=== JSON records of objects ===
--- --- ---

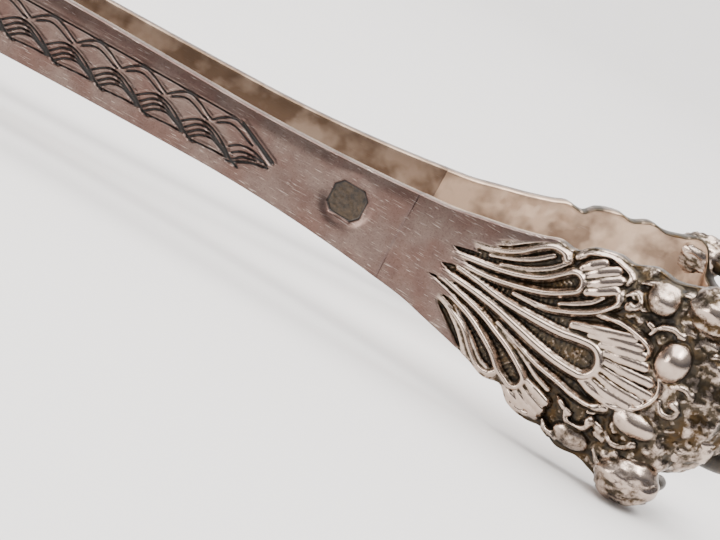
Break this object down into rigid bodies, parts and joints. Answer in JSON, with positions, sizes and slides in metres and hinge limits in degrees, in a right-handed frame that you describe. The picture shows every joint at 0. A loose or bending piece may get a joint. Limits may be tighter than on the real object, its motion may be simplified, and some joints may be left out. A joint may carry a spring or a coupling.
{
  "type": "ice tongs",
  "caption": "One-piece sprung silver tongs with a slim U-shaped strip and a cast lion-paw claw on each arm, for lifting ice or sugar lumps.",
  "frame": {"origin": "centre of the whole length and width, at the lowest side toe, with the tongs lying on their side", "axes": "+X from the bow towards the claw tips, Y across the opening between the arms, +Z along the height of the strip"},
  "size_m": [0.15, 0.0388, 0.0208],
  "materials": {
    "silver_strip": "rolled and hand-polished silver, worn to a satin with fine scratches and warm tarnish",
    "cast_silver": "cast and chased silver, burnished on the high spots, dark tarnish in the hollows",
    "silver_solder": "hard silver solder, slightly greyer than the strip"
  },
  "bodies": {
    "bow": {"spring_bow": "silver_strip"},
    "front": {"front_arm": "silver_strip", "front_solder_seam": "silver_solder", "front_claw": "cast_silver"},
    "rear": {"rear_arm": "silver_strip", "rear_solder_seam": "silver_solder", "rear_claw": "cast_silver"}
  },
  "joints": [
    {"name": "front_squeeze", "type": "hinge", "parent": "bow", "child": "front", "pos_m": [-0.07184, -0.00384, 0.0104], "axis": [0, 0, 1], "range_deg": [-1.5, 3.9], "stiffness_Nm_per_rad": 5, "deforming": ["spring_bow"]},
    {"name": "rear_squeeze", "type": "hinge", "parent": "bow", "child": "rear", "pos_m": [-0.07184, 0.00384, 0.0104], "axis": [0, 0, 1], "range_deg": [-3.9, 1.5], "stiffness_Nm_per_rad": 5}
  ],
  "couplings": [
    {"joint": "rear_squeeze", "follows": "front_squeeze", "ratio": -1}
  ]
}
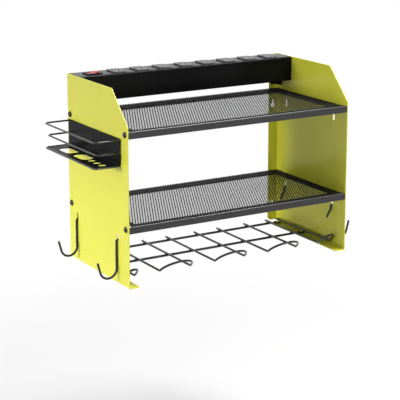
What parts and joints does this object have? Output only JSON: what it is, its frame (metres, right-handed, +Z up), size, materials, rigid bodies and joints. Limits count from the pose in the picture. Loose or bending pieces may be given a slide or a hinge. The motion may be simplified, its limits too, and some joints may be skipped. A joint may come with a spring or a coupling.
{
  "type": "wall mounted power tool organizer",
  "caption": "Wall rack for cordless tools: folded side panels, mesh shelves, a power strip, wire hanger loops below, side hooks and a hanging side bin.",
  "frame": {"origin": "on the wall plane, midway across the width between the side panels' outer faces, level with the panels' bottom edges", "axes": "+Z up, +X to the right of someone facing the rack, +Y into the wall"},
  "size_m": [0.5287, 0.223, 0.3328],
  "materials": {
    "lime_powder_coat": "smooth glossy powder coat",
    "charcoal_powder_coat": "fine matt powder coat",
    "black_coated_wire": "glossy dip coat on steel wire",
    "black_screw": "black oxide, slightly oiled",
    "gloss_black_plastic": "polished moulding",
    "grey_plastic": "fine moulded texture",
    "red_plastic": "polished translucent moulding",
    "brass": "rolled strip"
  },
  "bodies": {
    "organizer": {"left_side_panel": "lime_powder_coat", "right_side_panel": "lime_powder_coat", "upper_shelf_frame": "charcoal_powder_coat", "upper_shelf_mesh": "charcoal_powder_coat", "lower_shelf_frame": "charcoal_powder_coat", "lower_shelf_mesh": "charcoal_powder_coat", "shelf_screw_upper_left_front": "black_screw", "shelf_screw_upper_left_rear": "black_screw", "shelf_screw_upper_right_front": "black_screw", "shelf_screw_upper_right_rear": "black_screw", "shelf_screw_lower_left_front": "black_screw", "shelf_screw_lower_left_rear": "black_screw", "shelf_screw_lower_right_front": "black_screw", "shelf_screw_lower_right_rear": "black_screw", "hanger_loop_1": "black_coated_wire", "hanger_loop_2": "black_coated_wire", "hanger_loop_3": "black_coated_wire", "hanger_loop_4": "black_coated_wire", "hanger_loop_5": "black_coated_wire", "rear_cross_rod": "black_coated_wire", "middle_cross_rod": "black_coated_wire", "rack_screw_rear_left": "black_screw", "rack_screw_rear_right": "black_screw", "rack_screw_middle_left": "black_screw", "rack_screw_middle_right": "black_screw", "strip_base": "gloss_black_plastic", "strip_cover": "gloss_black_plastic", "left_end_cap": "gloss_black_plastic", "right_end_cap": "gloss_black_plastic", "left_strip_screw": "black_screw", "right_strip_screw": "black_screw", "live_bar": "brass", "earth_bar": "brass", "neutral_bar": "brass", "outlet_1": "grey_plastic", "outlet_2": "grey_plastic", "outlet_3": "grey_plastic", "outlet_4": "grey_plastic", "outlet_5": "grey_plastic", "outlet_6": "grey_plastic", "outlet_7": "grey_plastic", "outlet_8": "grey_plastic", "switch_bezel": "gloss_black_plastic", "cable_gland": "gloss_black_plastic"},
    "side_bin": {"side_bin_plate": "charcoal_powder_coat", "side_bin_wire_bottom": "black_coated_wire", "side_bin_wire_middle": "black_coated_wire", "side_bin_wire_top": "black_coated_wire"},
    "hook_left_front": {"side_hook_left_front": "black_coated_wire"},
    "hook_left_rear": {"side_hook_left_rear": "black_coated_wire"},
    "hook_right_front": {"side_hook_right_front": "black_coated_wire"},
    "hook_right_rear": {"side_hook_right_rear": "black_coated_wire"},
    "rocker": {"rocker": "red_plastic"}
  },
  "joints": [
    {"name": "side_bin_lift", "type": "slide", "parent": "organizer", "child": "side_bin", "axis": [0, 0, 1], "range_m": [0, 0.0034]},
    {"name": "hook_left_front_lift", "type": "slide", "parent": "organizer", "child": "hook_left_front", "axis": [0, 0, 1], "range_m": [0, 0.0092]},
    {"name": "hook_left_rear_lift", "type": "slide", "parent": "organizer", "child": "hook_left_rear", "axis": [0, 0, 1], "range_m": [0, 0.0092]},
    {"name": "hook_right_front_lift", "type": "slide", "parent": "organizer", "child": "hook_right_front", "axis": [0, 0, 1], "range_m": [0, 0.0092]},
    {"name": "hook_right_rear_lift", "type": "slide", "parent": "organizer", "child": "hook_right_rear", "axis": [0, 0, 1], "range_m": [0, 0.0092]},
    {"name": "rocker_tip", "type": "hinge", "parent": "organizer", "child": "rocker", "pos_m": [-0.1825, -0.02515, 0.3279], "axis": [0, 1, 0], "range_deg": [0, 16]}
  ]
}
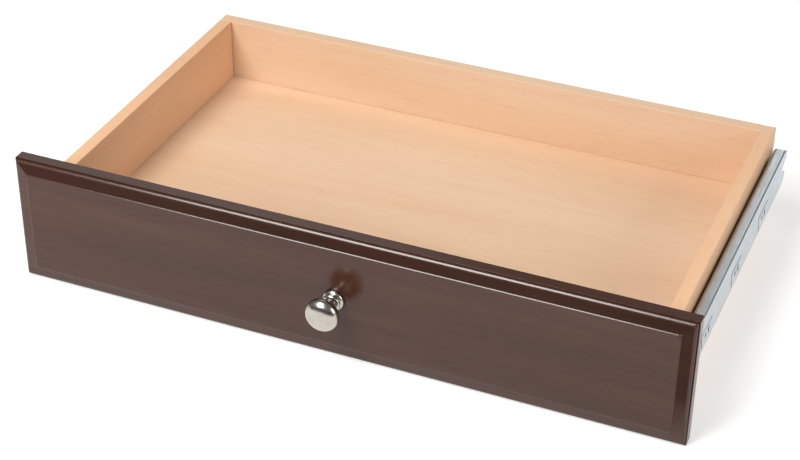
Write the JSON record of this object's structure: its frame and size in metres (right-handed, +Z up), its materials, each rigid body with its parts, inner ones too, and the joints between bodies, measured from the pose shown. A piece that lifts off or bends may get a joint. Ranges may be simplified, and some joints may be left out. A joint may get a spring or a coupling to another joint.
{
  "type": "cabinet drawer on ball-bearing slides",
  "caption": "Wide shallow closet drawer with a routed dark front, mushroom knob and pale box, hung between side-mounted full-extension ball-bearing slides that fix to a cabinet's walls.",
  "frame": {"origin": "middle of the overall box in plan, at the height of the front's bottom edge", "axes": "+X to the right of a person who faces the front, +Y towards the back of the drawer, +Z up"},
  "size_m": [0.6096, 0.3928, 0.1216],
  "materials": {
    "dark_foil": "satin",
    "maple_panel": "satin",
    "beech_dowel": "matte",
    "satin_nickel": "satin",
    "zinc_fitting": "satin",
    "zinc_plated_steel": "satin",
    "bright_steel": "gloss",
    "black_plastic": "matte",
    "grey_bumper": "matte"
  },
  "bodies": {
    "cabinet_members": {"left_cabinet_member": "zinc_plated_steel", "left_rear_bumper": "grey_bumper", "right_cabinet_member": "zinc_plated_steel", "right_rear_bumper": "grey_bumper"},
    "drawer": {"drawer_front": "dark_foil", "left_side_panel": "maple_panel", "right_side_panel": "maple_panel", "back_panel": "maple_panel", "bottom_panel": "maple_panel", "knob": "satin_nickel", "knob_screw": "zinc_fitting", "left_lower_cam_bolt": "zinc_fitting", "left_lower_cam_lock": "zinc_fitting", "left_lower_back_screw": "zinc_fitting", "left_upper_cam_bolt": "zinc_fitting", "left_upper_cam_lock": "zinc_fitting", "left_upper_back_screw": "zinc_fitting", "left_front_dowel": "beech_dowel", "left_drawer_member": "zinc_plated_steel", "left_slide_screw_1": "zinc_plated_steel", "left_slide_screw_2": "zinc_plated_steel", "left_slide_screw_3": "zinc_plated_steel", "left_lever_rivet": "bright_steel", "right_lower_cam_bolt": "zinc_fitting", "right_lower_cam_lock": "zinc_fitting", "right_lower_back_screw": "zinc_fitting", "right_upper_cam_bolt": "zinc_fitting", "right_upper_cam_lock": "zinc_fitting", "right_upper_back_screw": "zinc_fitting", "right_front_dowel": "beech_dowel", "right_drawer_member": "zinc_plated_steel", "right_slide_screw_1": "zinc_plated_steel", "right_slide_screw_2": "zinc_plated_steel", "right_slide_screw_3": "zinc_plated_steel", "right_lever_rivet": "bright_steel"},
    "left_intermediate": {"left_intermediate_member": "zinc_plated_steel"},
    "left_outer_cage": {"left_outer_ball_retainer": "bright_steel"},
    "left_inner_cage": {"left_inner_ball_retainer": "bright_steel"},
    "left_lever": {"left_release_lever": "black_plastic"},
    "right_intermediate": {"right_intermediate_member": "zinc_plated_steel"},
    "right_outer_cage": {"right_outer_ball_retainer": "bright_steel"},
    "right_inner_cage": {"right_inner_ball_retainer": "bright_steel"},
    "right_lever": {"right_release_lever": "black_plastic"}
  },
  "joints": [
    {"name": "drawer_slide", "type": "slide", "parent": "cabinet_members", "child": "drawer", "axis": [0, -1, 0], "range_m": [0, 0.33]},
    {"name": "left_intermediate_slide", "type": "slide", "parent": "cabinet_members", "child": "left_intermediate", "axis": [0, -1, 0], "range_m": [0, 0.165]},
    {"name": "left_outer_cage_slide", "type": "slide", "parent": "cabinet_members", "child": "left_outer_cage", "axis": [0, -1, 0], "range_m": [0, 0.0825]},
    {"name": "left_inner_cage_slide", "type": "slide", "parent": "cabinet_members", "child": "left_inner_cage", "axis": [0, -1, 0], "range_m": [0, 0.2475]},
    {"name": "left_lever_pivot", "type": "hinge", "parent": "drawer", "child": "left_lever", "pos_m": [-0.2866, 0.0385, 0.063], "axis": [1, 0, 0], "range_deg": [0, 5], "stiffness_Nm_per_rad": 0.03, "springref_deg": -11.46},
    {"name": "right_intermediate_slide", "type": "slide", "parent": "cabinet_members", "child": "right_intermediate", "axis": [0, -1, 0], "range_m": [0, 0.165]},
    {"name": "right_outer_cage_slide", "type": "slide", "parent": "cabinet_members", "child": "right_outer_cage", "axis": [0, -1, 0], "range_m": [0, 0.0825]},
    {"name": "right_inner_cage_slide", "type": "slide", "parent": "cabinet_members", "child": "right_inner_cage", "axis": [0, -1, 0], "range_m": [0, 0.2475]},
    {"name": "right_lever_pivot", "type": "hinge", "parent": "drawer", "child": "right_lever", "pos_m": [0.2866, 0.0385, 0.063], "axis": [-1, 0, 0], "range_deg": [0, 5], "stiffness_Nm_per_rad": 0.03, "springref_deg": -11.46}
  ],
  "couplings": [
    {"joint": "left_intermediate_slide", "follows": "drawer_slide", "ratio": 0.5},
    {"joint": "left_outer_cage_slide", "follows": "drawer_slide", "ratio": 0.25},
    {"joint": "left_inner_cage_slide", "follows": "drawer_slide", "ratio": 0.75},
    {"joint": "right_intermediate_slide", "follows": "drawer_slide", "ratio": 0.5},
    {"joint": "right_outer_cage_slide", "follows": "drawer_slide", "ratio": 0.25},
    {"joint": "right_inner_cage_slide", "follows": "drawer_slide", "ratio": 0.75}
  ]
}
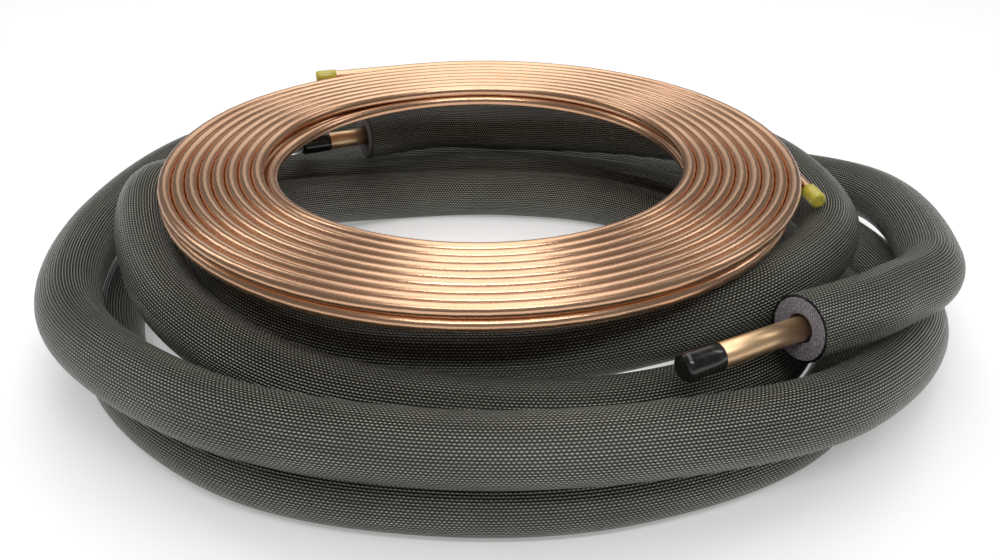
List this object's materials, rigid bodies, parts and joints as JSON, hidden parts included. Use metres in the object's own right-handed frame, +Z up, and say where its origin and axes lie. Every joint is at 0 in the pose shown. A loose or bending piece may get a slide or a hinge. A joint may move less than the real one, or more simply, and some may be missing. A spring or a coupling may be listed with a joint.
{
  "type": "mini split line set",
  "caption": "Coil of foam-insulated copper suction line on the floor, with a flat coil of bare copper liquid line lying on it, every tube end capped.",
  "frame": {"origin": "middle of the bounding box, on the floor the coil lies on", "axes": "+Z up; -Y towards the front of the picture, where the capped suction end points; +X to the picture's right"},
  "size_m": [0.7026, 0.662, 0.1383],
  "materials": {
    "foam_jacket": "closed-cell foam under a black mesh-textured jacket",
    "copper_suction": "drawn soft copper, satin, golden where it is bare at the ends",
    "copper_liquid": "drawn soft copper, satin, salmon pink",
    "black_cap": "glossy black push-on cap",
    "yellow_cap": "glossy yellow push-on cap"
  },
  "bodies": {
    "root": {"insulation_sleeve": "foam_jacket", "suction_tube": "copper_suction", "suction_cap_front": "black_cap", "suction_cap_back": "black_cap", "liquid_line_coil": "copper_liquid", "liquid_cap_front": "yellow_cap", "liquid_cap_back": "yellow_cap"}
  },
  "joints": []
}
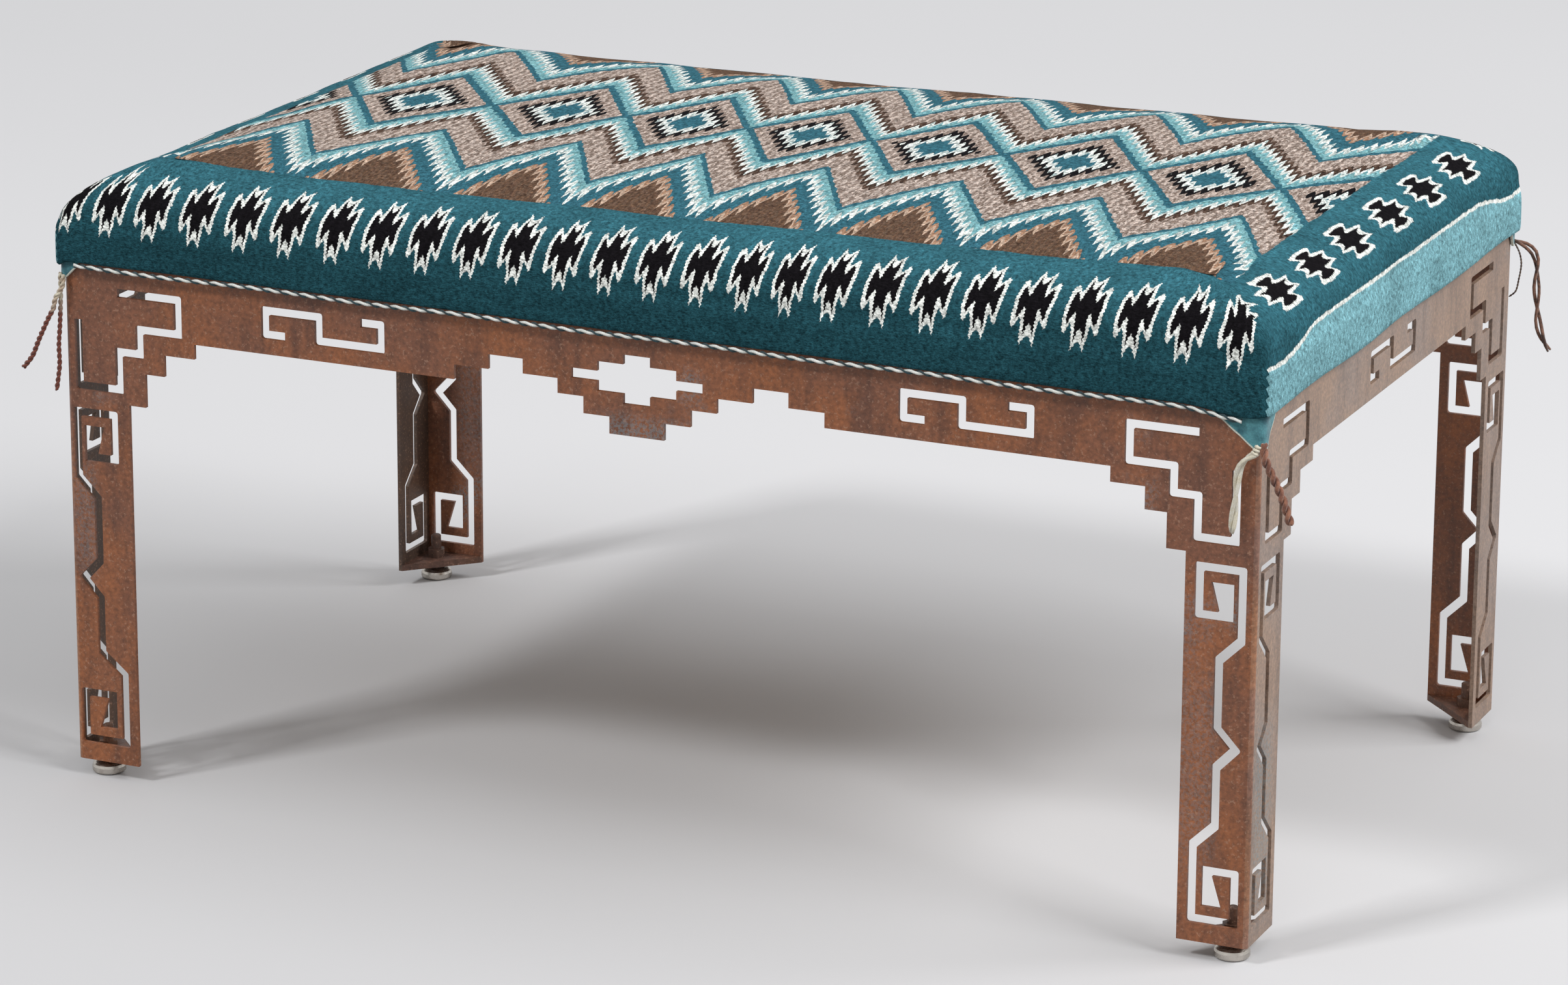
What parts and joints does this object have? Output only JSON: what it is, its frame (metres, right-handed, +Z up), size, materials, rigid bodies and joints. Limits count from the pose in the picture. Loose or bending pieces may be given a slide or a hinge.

--- --- ---

=== SET PROBLEM ===
Show all lines in the entries above where the word "each" appears.

=== SOLUTION FOR THIS PROBLEM ===
  "caption": "One-piece sprung silver tongs with a slim U-shaped strip and a cast lion-paw claw on each arm, for lifting ice or sugar lumps.",
Write the JSON record of this object's structure: its frame and size in metres (right-handed, +Z up), its materials, each rigid body with its parts, inner ones too, and the joints between bodies, measured from the pose shown. A piece that lifts off or bends may get a joint. Ranges may be simplified, and some joints may be left out. A joint may get a spring or a coupling to another joint.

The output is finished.